## Start Data segment
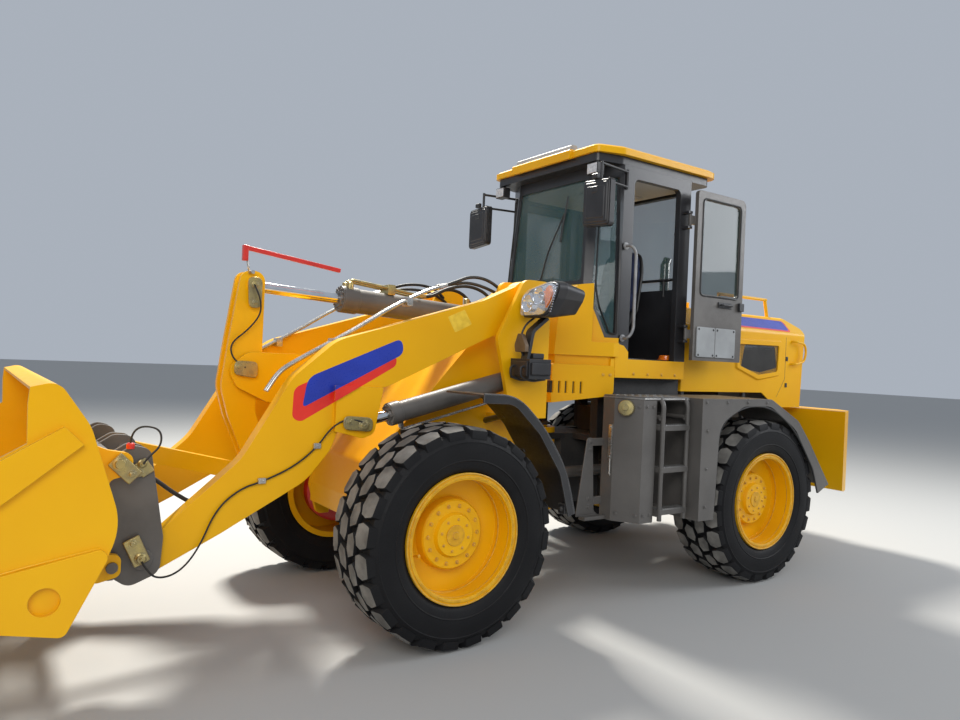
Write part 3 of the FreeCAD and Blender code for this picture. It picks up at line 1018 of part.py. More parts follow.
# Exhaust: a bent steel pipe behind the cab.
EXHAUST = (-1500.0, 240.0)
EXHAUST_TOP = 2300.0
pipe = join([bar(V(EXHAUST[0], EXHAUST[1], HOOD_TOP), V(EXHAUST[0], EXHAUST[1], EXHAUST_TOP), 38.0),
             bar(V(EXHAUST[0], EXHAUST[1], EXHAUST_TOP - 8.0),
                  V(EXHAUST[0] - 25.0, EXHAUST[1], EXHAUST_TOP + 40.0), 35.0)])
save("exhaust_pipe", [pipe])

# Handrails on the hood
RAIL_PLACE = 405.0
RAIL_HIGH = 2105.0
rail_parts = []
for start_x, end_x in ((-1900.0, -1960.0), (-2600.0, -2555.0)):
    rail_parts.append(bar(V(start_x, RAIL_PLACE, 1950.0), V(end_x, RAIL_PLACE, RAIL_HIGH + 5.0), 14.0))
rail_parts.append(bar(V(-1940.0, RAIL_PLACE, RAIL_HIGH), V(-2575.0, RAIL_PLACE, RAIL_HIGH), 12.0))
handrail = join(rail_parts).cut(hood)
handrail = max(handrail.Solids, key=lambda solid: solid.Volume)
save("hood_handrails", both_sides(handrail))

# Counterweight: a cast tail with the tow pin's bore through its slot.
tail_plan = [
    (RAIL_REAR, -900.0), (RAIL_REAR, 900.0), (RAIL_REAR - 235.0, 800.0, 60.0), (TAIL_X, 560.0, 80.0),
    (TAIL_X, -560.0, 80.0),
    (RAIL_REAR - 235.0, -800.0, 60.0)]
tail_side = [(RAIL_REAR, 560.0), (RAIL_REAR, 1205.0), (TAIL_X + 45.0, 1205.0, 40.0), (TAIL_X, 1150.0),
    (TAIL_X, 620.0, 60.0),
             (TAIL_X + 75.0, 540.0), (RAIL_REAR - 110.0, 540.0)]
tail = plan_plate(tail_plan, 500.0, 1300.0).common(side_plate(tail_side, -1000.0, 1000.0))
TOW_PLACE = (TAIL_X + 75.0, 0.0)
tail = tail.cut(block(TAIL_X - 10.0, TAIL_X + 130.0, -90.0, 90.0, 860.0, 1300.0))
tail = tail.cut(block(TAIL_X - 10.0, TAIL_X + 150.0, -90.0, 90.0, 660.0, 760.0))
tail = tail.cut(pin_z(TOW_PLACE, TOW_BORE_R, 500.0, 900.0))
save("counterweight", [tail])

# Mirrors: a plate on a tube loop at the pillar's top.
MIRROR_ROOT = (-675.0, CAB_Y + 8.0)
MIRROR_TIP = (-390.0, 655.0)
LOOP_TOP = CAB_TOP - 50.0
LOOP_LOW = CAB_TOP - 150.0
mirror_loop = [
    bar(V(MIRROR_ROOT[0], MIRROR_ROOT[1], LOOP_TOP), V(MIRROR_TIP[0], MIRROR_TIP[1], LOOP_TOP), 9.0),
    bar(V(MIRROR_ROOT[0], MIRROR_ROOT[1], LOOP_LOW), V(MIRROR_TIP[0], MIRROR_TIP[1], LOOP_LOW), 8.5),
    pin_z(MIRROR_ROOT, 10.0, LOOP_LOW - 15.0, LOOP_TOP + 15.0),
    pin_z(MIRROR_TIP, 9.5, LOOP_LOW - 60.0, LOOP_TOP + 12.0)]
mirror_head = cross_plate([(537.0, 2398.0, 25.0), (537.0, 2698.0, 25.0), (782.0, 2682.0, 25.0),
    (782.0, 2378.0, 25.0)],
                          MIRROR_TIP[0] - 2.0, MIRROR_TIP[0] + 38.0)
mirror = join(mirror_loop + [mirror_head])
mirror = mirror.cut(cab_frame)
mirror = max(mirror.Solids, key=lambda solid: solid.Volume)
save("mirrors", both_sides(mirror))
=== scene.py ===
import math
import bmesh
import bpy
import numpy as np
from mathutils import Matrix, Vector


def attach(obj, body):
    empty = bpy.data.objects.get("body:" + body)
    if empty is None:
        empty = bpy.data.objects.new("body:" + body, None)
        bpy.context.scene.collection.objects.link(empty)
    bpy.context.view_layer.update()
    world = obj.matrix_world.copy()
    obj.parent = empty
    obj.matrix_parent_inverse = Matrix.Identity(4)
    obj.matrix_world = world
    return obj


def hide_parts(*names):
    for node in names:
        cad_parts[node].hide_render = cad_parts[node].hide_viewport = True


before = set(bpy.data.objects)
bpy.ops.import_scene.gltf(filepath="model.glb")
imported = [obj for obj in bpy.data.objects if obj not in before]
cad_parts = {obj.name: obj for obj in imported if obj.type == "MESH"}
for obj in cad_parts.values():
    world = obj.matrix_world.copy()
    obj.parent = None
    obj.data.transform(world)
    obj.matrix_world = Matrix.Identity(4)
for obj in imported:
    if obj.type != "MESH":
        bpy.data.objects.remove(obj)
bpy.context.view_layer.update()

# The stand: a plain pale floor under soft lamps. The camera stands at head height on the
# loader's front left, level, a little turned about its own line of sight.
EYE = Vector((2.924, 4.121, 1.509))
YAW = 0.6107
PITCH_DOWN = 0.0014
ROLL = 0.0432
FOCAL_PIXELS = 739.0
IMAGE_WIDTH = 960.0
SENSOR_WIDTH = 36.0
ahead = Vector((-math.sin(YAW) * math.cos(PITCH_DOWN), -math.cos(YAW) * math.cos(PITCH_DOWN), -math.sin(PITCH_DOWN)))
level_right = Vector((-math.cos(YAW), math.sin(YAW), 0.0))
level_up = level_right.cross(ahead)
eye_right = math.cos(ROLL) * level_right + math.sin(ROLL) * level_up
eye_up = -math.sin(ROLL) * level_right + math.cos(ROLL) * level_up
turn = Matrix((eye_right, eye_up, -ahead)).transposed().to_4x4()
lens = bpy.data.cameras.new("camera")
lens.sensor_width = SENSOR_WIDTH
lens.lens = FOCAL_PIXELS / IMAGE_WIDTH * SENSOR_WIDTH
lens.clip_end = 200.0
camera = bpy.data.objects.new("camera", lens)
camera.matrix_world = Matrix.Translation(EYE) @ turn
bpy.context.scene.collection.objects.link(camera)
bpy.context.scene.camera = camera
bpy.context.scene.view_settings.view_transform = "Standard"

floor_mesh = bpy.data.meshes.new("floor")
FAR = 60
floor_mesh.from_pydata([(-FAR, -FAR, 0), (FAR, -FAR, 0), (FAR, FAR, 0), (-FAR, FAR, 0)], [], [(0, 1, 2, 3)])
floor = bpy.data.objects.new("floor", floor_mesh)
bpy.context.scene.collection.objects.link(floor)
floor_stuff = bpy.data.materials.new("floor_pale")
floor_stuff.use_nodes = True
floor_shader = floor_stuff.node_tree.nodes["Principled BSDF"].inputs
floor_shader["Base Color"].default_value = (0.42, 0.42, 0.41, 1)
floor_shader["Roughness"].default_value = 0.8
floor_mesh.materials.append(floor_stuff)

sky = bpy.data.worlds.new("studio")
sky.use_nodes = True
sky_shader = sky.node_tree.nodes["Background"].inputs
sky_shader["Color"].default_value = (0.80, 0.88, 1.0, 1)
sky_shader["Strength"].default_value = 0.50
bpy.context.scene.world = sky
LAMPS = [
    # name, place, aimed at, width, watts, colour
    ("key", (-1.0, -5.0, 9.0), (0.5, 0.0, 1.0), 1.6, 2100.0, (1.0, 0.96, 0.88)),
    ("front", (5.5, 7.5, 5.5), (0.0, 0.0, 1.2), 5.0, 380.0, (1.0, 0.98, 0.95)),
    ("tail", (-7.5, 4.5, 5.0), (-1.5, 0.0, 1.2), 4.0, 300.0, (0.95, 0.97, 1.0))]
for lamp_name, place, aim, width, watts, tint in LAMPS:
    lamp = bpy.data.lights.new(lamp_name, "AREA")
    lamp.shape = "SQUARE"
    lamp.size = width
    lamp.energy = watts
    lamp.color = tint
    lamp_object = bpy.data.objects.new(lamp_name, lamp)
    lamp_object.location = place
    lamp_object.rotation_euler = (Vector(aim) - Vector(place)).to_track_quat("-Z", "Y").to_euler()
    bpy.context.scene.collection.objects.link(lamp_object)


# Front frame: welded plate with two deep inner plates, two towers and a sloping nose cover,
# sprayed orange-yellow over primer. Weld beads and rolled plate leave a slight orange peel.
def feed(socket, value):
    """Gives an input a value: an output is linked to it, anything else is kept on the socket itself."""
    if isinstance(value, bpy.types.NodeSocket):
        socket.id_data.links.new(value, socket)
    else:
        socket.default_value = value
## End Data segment
- What is expected:
Report each line of the material above where the word "empty" appears.

- The solution:
    empty = bpy.data.objects.get("body:" + body)
    if empty is None:
        empty = bpy.data.objects.new("body:" + body, None)
        bpy.context.scene.collection.objects.link(empty)
    obj.parent = empty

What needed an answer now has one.